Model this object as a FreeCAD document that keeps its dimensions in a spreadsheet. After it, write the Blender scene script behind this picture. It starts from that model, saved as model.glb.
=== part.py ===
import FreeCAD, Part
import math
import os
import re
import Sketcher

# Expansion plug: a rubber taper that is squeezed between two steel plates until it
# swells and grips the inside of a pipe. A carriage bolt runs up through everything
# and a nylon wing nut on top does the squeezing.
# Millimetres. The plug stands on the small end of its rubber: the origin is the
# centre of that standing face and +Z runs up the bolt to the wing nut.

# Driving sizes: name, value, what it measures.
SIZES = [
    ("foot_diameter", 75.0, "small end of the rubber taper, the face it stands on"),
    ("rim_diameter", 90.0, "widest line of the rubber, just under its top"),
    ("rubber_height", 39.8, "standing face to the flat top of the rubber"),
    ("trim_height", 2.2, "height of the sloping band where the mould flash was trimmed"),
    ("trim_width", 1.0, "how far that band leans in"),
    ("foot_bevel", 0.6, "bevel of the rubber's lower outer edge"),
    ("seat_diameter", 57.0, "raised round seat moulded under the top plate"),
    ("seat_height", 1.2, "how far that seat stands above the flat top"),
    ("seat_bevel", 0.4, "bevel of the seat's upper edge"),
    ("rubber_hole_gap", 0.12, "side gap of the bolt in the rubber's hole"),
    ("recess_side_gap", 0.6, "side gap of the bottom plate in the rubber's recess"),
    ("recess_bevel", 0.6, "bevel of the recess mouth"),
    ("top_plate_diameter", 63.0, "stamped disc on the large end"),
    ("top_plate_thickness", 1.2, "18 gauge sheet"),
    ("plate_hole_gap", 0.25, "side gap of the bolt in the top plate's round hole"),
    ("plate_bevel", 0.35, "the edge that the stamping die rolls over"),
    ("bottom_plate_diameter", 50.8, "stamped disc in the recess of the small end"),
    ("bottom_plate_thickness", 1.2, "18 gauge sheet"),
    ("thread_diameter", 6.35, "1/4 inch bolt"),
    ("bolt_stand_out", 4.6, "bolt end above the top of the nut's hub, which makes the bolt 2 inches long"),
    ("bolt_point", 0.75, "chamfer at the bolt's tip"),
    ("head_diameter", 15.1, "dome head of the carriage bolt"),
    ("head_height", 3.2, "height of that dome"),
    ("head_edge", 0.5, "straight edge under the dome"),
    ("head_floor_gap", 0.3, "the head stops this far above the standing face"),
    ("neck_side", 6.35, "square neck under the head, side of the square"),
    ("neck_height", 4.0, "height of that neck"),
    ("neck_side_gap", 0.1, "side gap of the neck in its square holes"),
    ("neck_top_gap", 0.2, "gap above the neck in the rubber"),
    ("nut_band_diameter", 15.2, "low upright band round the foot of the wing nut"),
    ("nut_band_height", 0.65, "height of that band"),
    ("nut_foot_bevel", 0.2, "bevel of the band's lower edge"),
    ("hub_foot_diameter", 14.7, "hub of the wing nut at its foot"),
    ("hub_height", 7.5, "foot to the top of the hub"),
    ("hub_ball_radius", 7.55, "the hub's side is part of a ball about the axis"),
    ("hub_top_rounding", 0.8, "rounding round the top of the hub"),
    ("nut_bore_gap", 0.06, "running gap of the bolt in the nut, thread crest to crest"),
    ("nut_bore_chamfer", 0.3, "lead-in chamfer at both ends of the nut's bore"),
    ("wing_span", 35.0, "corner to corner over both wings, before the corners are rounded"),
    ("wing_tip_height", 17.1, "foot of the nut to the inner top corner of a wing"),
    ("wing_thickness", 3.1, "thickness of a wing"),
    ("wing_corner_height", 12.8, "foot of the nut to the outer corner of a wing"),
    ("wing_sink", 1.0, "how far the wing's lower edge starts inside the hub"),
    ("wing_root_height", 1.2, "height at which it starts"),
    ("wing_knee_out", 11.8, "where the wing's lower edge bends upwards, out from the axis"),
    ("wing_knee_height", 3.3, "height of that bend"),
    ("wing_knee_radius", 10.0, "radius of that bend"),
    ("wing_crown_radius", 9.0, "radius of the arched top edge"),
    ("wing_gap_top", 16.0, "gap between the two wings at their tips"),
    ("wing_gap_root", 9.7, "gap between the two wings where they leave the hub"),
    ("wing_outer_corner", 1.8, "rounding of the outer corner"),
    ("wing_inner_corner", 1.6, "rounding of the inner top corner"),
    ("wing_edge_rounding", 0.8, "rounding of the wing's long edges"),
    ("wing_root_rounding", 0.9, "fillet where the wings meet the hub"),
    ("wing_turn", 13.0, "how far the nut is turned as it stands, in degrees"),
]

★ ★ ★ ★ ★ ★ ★

:: Written exercise ::
What is needed is an exact copy of the lines from the start of the listing through the line where "# centre of" sits, please, both end lines included and nothing more.

:: Result ::
Model this object as a FreeCAD document that keeps its dimensions in a spreadsheet. After it, write the Blender scene script behind this picture. It starts from that model, saved as model.glb.
=== part.py ===
import FreeCAD, Part
import math
import os
import re
import Sketcher

# Expansion plug: a rubber taper that is squeezed between two steel plates until it
# swells and grips the inside of a pipe. A carriage bolt runs up through everything
# and a nylon wing nut on top does the squeezing.
# Millimetres. The plug stands on the small end of its rubber: the origin is the
# centre of that standing face and +Z runs up the bolt to the wing nut.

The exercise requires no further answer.